--- start PROVIDED MATERIAL ---

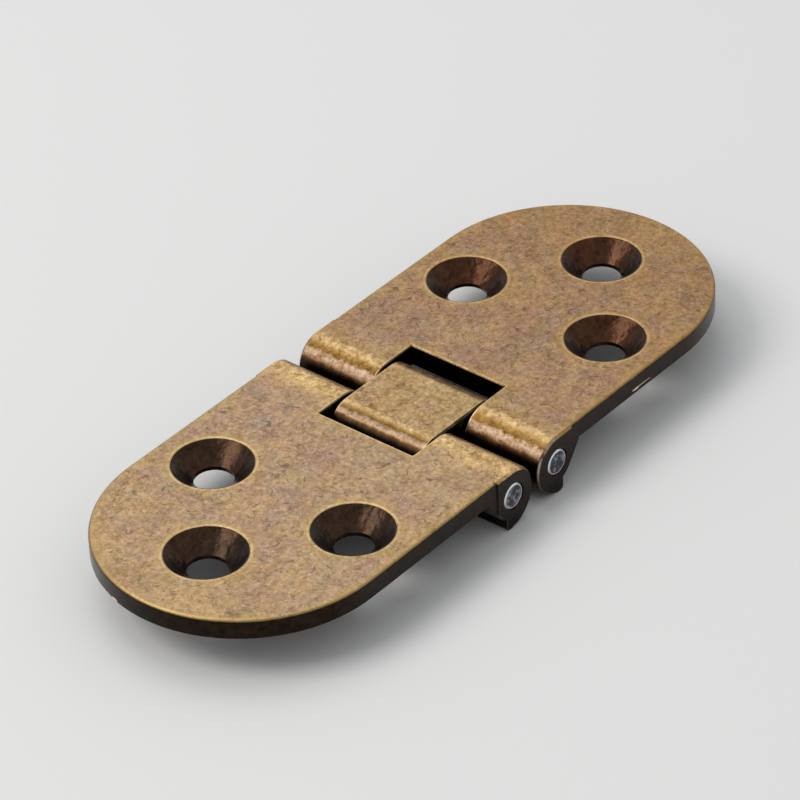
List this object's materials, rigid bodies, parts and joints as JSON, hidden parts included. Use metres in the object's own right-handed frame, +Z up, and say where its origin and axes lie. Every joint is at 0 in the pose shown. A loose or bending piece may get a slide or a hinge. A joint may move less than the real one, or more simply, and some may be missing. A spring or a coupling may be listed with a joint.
{
  "type": "flip top hinge",
  "caption": "Flip top hinge with round-ended countersunk leaves on a loose centre link, so that one leaf folds flat over the other.",
  "frame": {"origin": "under the middle of the hinge, level with the toes of the knuckles that it stands on", "axes": "+X along the hinge from the near leaf to the far leaf, +Y across it along the pins, +Z up out of the countersunk faces"},
  "size_m": [0.079, 0.0304, 0.0067],
  "materials": {
    "leaf_plating": "antique brass plating, mottled and worn lighter along the edges",
    "link_plating": "antique brass plating, mottled and worn lighter along the edges",
    "pin_steel": "bare turned steel"
  },
  "bodies": {
    "near_side": {"near_leaf": "leaf_plating", "near_pin": "pin_steel"},
    "link": {"centre_link": "link_plating"},
    "far_side": {"far_leaf": "leaf_plating", "far_pin": "pin_steel"}
  },
  "joints": [
    {"name": "near_fold", "type": "hinge", "parent": "near_side", "child": "link", "pos_m": [-0.0034, 0, 0.00375], "axis": [0, -1, 0], "range_deg": [0, 90]},
    {"name": "far_fold", "type": "hinge", "parent": "link", "child": "far_side", "pos_m": [0.0034, 0, 0.00375], "axis": [0, -1, 0], "range_deg": [0, 90]}
  ]
}
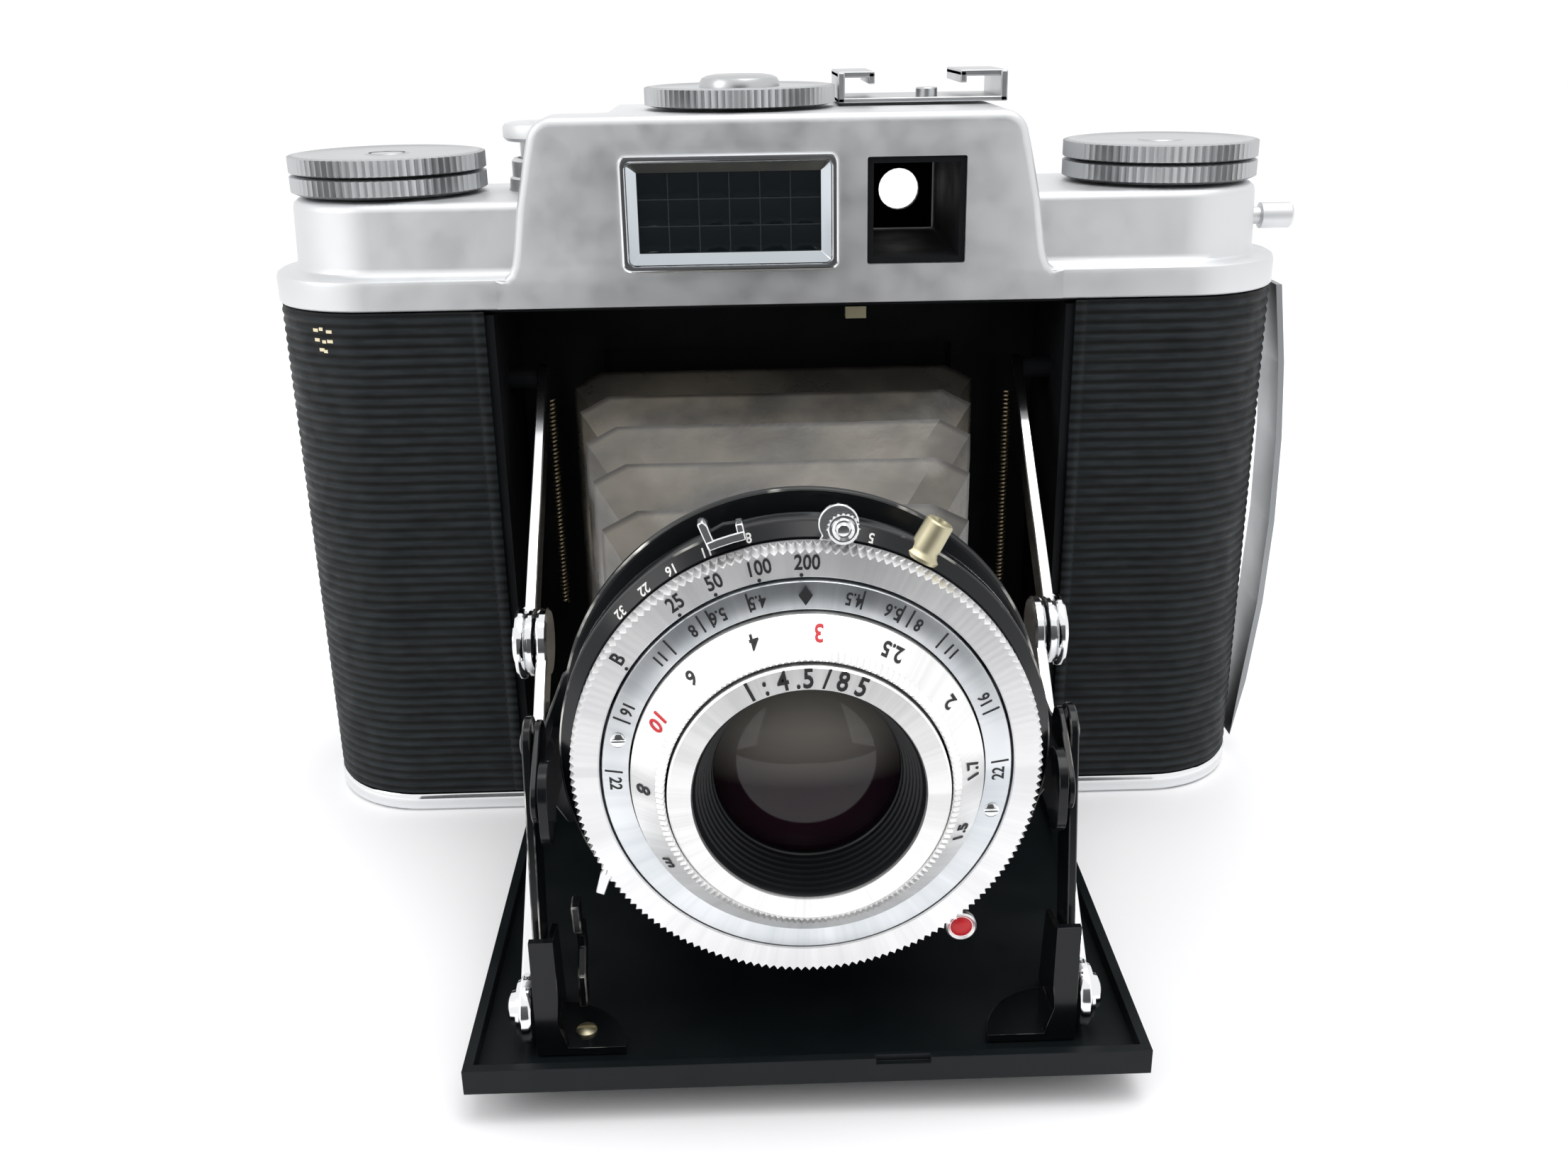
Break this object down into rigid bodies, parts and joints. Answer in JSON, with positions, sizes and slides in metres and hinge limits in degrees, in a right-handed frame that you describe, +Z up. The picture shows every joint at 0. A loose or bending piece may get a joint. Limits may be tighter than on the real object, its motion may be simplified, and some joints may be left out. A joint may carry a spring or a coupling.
{
  "type": "folding camera",
  "caption": "Pocket folding camera with drop bed, pleated bellows, ringed lens shutter, folding struts and a domed metal top housing with meter and finder windows.",
  "frame": {"origin": "centre of the body on the plane it stands on", "axes": "+X to the viewer's right when facing the lens (the body's length), -Y the way the lens looks, +Z up"},
  "size_m": [0.1543, 0.1073, 0.1114],
  "materials": {
    "satin_metal": "satin, matte-blasted with bright edges",
    "bright_chrome": "bright plated",
    "black_enamel": "gloss black enamel on steel",
    "matt_black": "matt black paint",
    "ribbed_leather": "fine horizontal ribs",
    "brass": "dulled brass and nickel",
    "bellows_cloth": "thin glossy pleated skin",
    "meter_window": "dark lens grid behind glass",
    "red_glass": "deep red window",
    "coated_glass": "purple-brown coating"
  },
  "bodies": {
    "camera": {"bottom_plate": "bright_chrome", "tripod_bush": "bright_chrome", "film_chamber_left": "matt_black", "film_chamber_right": "matt_black", "front_leather_left": "ribbed_leather", "front_leather_right": "ribbed_leather", "film_gate": "matt_black", "top_deck": "matt_black", "top_housing": "satin_metal", "meter_frame": "bright_chrome", "meter_glass": "meter_window", "viewfinder_tube": "matt_black", "eyepiece": "matt_black", "accessory_shoe": "bright_chrome", "release_collar": "satin_metal", "strap_stud": "bright_chrome", "bellows": "bellows_cloth", "back_hinge_pin": "bright_chrome", "bed_hinge_pin": "bright_chrome", "spring_left": "brass", "spring_right": "brass"},
    "bed": {"bed_door": "black_enamel", "bed_leather": "ribbed_leather", "bracket_left": "black_enamel", "bracket_right": "black_enamel"},
    "side_arms": {"arm_left": "black_enamel", "arm_right": "black_enamel"},
    "ear_links": {"ear_link_left": "black_enamel", "ear_link_right": "black_enamel"},
    "standard": {"lens_standard": "black_enamel", "shutter_housing": "black_enamel", "scale_ring": "satin_metal", "rear_cell": "matt_black", "sync_socket": "brass"},
    "upper_struts": {"strut_upper_left": "bright_chrome", "strut_upper_right": "bright_chrome"},
    "lower_struts": {"strut_lower_left": "bright_chrome", "strut_lower_right": "bright_chrome"},
    "back": {"back_door": "ribbed_leather", "pressure_plate": "matt_black", "red_window": "red_glass"},
    "latch": {"back_latch": "bright_chrome"},
    "cover": {"window_cover": "matt_black"},
    "winder": {"winding_knob": "satin_metal", "take_up_spool": "matt_black"},
    "rewind_knob": {"spool_knob": "satin_metal"},
    "reminder": {"reminder_dial": "satin_metal"},
    "supply": {"supply_spool": "matt_black"},
    "exposure": {"exposure_dial": "satin_metal"},
    "button": {"release_button": "satin_metal"},
    "shutter_arm": {"release_arm": "black_enamel"},
    "trip": {"trip_lever": "bright_chrome"},
    "speed": {"speed_ring": "satin_metal"},
    "focus": {"focus_ring": "satin_metal"},
    "front_lens": {"front_cell": "satin_metal", "front_glass": "coated_glass"},
    "aperture": {"aperture_lever": "bright_chrome"},
    "cocking": {"cocking_lever": "bright_chrome"},
    "self_timer": {"self_timer_lever": "bright_chrome"},
    "catch": {"door_catch": "bright_chrome"}
  },
  "joints": [
    {"name": "door_fold", "type": "hinge", "parent": "camera", "child": "bed", "pos_m": [0, -0.0165, 0.0055], "axis": [-1, 0, 0], "range_deg": [0, 90], "deforming": ["bellows"]},
    {"name": "arm_swing", "type": "hinge", "parent": "bed", "child": "side_arms", "pos_m": [0, -0.0808, 0.0154], "axis": [-1, 0, 0], "range_deg": [0, 90]},
    {"name": "link_swing", "type": "hinge", "parent": "side_arms", "child": "ear_links", "pos_m": [0, -0.0761, 0.0418], "axis": [-1, 0, 0], "range_deg": [-270, 0]},
    {"name": "standard_level", "type": "hinge", "parent": "ear_links", "child": "standard", "pos_m": [0, -0.0818, 0.0377], "axis": [-1, 0, 0], "range_deg": [0, 90]},
    {"name": "strut_upper_swing", "type": "hinge", "parent": "camera", "child": "upper_struts", "pos_m": [0, -0.006, 0.0683], "axis": [-1, 0, 0], "range_deg": [-49.39, 0]},
    {"name": "strut_lower_swing", "type": "hinge", "parent": "bed", "child": "lower_struts", "pos_m": [0, -0.0825, 0.0103], "axis": [-1, 0, 0], "range_deg": [0, 33.81]},
    {"name": "back_swing", "type": "hinge", "parent": "camera", "child": "back", "pos_m": [-0.0744, -0.0004, 0], "axis": [0, 0, 1], "range_deg": [0, 110]},
    {"name": "latch_flex", "type": "hinge", "parent": "back", "child": "latch", "pos_m": [0.0754, -0.0004, 0.004], "axis": [0, 1, 0], "range_deg": [0, 6], "stiffness_Nm_per_rad": 0.3, "springref_deg": -1.15},
    {"name": "window_slide", "type": "slide", "parent": "back", "child": "cover", "axis": [1, 0, 0], "range_m": [0, 0.012]},
    {"name": "winding_turn", "type": "hinge", "parent": "camera", "child": "winder", "pos_m": [0.0576, 0.0007, 0.0957], "axis": [0, 0, 1], "continuous": true},
    {"name": "spool_knob_lift", "type": "slide", "parent": "camera", "child": "rewind_knob", "axis": [0, 0, 1], "range_m": [0, 0.006]},
    {"name": "reminder_turn", "type": "hinge", "parent": "rewind_knob", "child": "reminder", "pos_m": [-0.0576, 0.0007, 0.0986], "axis": [0, 0, 1], "continuous": true},
    {"name": "supply_turn", "type": "hinge", "parent": "camera", "child": "supply", "pos_m": [-0.0576, 0.0007, 0.008], "axis": [0, 0, 1], "continuous": true},
    {"name": "exposure_turn", "type": "hinge", "parent": "camera", "child": "exposure", "pos_m": [-0.0052, 0, 0.107], "axis": [0, 0, 1], "range_deg": [-140, 140]},
    {"name": "button_press", "type": "slide", "parent": "camera", "child": "button", "axis": [0, 0, -1], "range_m": [0, 0.002]},
    {"name": "release_swing", "type": "hinge", "parent": "bed", "child": "shutter_arm", "pos_m": [-0.0264, -0.08, 0.009], "axis": [1, 0, 0], "range_deg": [0, 12]},
    {"name": "trip_swing", "type": "hinge", "parent": "standard", "child": "trip", "pos_m": [0.0004, -0.082, 0.0416], "axis": [0, -1, 0], "range_deg": [0, 10.1]},
    {"name": "speed_turn", "type": "hinge", "parent": "standard", "child": "speed", "pos_m": [0.0004, -0.084, 0.0416], "axis": [0, -1, 0], "range_deg": [0, 75]},
    {"name": "focus_turn", "type": "hinge", "parent": "standard", "child": "focus", "pos_m": [0.0004, -0.084, 0.0416], "axis": [0, -1, 0], "range_deg": [0, 240]},
    {"name": "cell_retract", "type": "slide", "parent": "focus", "child": "front_lens", "axis": [0, 1, 0], "range_m": [0, 0.0012]},
    {"name": "aperture_set", "type": "hinge", "parent": "standard", "child": "aperture", "pos_m": [0.0004, -0.0796, 0.0416], "axis": [0, -1, 0], "range_deg": [0, 40]},
    {"name": "cocking_swing", "type": "hinge", "parent": "standard", "child": "cocking", "pos_m": [0.0004, -0.0832, 0.0416], "axis": [0, -1, 0], "range_deg": [0, 40], "stiffness_Nm_per_rad": 0.02, "springref_deg": -5.73},
    {"name": "self_timer_swing", "type": "hinge", "parent": "standard", "child": "self_timer", "pos_m": [0.0004, -0.0832, 0.0416], "axis": [0, -1, 0], "range_deg": [-55, 0], "stiffness_Nm_per_rad": 0.02, "springref_deg": 5.73},
    {"name": "catch_slide", "type": "slide", "parent": "camera", "child": "catch", "axis": [0, 1, 0], "range_m": [0, 0.0015], "stiffness_N_per_m": 300, "springref_m": -0.0005}
  ],
  "couplings": [
    {"joint": "arm_swing", "follows": "door_fold", "ratio": 1},
    {"joint": "link_swing", "follows": "door_fold", "ratio": -3},
    {"joint": "standard_level", "follows": "door_fold", "ratio": 1},
    {"joint": "strut_upper_swing", "follows": "door_fold", "ratio": -0.54872},
    {"joint": "strut_lower_swing", "follows": "door_fold", "ratio": 0.37561},
    {"joint": "release_swing", "follows": "button_press", "rad_per_m": 104.72},
    {"joint": "trip_swing", "follows": "button_press", "rad_per_m": 87.266},
    {"joint": "cell_retract", "follows": "focus_turn", "m_per_rad": 0.00028648}
  ]
}
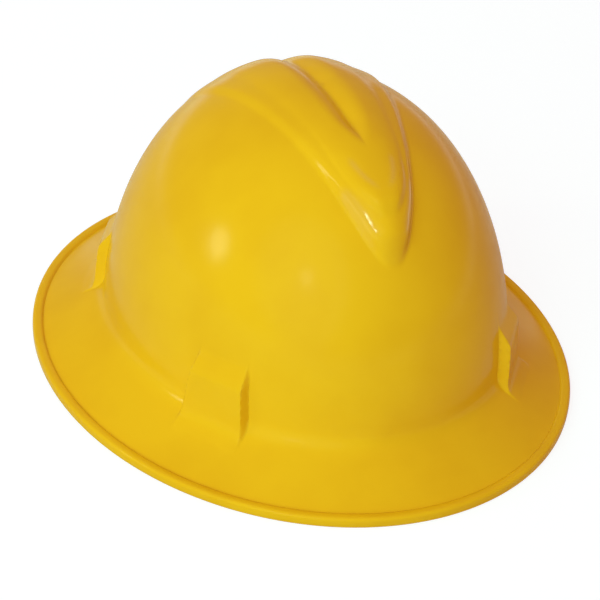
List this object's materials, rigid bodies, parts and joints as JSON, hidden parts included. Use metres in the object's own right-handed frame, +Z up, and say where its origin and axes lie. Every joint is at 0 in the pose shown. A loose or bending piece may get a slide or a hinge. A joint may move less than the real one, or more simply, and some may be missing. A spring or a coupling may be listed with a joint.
{
  "type": "mining helmet",
  "caption": "Full-brim work helmet: ribbed moulded crown with webbing suspension, height-adjustable headband and ratchet nape knob.",
  "frame": {"origin": "middle of the brim's outline, on the flat that the rim rests on", "axes": "+Z up through the crown; -Y is the wearer's front; +X is the wearer's left"},
  "size_m": [0.2796, 0.332, 0.1509],
  "materials": {
    "shell": "glossy injection-moulded yellow polyethylene",
    "key": "black moulded plastic, fine satin",
    "webbing": "woven dark grey polyester webbing",
    "band": "black flexible moulded plastic",
    "pad": "grey brushed foam-backed cloth",
    "metal": "zinc-plated steel",
    "ratchet": "black moulded plastic, fine spark texture"
  },
  "bodies": {
    "shell_unit": {"shell": "shell", "key_front_left": "key", "key_front_right": "key", "key_rear_left": "key", "key_rear_right": "key", "crown_strap_lower": "webbing", "crown_strap_upper": "webbing"},
    "headband_unit": {"headband": "band", "brow_pad": "pad", "hanger_front_left": "band", "hanger_front_right": "band", "side_strap_left": "band", "side_strap_right": "band", "nape_hanger_left": "band", "nape_hanger_right": "band", "hanger_rivets": "metal"},
    "ratchet_unit": {"ratchet_cover": "ratchet", "ratchet_back_plate": "ratchet", "plate_rivets": "metal", "nape_rivets": "metal", "detent_spring": "metal", "nape_pad": "pad"},
    "knob_unit": {"pinion": "ratchet", "ratchet_knob": "ratchet", "knob_screw": "metal"},
    "rack_left_unit": {"rack_left": "band"},
    "rack_right_unit": {"rack_right": "band"}
  },
  "joints": [
    {"name": "headband_height", "type": "slide", "parent": "shell_unit", "child": "headband_unit", "axis": [0, 0, 1], "range_m": [-0.006, 0.006]},
    {"name": "ratchet_slide", "type": "slide", "parent": "headband_unit", "child": "ratchet_unit", "axis": [0, -1, 0], "range_m": [-0.00637, 0.021], "deforming": ["side_strap_left", "side_strap_right", "nape_hanger_left", "nape_hanger_right"]},
    {"name": "knob_spin", "type": "hinge", "parent": "ratchet_unit", "child": "knob_unit", "pos_m": [0, 0.09703, 0.024], "axis": [0, -1, 0], "range_deg": [-58.67, 192.74]},
    {"name": "rack_left_turn", "type": "hinge", "parent": "ratchet_unit", "child": "rack_left_unit", "pos_m": [0, 0.01203, 0.024], "axis": [0, 0, 1], "range_deg": [-3.73, 12.25]},
    {"name": "rack_right_turn", "type": "hinge", "parent": "ratchet_unit", "child": "rack_right_unit", "pos_m": [0, 0.01203, 0.024], "axis": [0, 0, 1], "range_deg": [-11.98, 3.65]}
  ],
  "couplings": [
    {"joint": "knob_spin", "follows": "ratchet_slide", "rad_per_m": 160},
    {"joint": "rack_left_turn", "follows": "ratchet_slide", "rad_per_m": 10.169},
    {"joint": "rack_right_turn", "follows": "ratchet_slide", "rad_per_m": -9.9415}
  ]
}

--- end PROVIDED MATERIAL ---

■ **REQUIREMENTS**: Work through the data and report how many of its lines hold the word "origin", giving only the figure.

■ **WRITTEN ANSWER**: 5